All in all a big win, showing Zimmerman to be implacably reasonable and the Martins unappeasable. Indeed the extent to which Zimmerman has, to all appearances, been absolutely forthright throughout this whole sorry tale, is breathtaking.

LA replies:

In July 1991, when President Bush the elder named Clarence Thomas to the U.S. Supreme Court, I saw Thomas make his first appearance as an appointee. He had gone up to Kennebunkport to be introduced by Bush to the press. As he was about to speak, standing in front of a microphone, he seemed to have a nervous, self-conscious moment and he suddenly clapped his hand in front of his mouth in an awkward gesture. When he did that, I immediately liked him. I felt his sincerity and goodness. And let me add that liking public figures, particularly Supreme Court nominees, many of whom are dried-up little clerks (think O’Connor, Kennedy, Souter), is not one’s usual reaction. But I liked Clarence Thomas, felt a human connection with him, from the first moment I saw him. I felt he was a good person.

Something similar happened when I watched George Zimmerman in the video of his court appearance last week. I felt this is a sincere, good person. Leonard D. (below) has described Zimmerman as “soulful and earnest.” I agree. Also, we have endless supplies of criminal types in this society with whom we are all too familiar and with whom we can compare George Zimmerman and see that he is not that type.

Paul Nachamn writes:

The word “dignity” is way overused, but I think Zimmerman has it.

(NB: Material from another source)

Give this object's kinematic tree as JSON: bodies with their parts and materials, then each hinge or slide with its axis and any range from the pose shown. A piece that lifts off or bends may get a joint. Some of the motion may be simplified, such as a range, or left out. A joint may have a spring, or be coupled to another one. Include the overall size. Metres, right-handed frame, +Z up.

That was my impression upon seeing a video during the last week of Zimmerman, in jail garb, entering some arraignment or pre-arraignment hearing through a security checkpoint. Watch within the first 15 seconds how he moves with his head up, alert, and matter-of-fact (no preening at being the center of attention or other overt demonstration).

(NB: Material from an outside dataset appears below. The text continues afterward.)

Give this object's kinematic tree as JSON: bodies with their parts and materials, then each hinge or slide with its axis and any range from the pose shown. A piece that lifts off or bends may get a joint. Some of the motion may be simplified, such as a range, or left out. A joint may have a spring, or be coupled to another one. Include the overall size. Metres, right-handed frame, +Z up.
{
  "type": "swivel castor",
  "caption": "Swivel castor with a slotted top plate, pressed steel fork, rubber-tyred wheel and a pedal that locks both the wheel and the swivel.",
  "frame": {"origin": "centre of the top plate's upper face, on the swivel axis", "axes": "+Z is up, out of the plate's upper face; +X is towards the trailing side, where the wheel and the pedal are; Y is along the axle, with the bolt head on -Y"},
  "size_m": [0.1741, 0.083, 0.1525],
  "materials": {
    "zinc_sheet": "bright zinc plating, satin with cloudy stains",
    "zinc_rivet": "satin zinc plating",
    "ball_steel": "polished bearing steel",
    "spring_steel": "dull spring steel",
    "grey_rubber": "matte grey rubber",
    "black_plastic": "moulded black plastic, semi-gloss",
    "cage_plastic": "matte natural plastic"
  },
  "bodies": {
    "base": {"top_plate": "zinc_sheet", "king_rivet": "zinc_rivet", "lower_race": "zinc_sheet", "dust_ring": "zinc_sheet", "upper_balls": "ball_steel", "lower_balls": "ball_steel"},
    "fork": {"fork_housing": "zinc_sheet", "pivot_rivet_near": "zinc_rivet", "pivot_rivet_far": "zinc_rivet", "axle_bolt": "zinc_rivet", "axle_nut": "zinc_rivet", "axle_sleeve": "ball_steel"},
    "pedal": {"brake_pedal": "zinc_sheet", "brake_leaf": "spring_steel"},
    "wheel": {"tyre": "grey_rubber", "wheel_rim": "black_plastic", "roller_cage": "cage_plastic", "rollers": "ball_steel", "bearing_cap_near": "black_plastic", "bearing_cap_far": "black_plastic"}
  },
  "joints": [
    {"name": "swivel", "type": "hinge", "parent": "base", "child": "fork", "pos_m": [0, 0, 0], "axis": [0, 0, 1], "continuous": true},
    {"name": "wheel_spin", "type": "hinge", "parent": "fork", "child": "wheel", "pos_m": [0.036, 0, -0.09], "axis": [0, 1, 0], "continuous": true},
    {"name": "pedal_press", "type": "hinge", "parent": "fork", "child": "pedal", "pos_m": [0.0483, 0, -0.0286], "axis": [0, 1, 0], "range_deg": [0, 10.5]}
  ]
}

He’s the opposite of those dull-eyed non-moral actors you wrote about when discussing the faces on some new American $100 coin. (There were a dull-eyed black man, Asian-from-Asia woman, and American Indian, along with this shining-eyed, vibrantly alive white woman, the only moral actor among the four profiled.)

And I see Zimmrman’s dignity again in this six-minute video of him being badgered during his bond hearing, presumably by some “public servant,” about his “apology to the Martins.”

At some point, I’ll have to send a contribution to his defense.

Leonard D. writes:

My current guess about Mark O’Mara is: canny.

Part of that is based on how successfully he made the prosecution look like idiots. But the “apology” worked too.

This is a PR war, in addition to a normal trial, and O’Mara appears to know it. By putting the soulful and earnest young Zimmerman up there to “apologize,” he scores PR points in two ways. First, the public (minus, perhaps, many blacks and the true-believing left) get what they seem to want — and which Zimmerman evidently wanted to give. The jury pool will know it. Second, the family looks a bit churlish to reject such a heartfelt offering, thereby losing PR points. (They’d have been much better served saying nothing at all about it.)

Also, although Mara is quoted as using the word “apologize,” you have to parse his “apology” closely to see that it’s not much of one. I get a rather lawyerly passive-aggressive feel off of it. It feels to me like he is saying to the Martin family’s lawyer: you’d better deal with me or else I might make “mistakes” that make you look bad.

Matt writes:

It is strangely synchronistic that you would mention Clarence Thomas, because I happen to have an oddly similar loose personal connection to both Zimmerman and Thomas.

I used to go regularly to the same Latin Mass in Northern Virginia as Thomas and his family. I’ve never spoken to him, but our usual place to sit was just a short distance from where they typically sat. I believe his son was an altar boy. I have the same impression you do: this is a very good man.

It turns out (I discovered this from the news) that many years ago, before we moved to the area, Zimmerman was an altar boy where I attend Mass now (a different parish in Northern VA).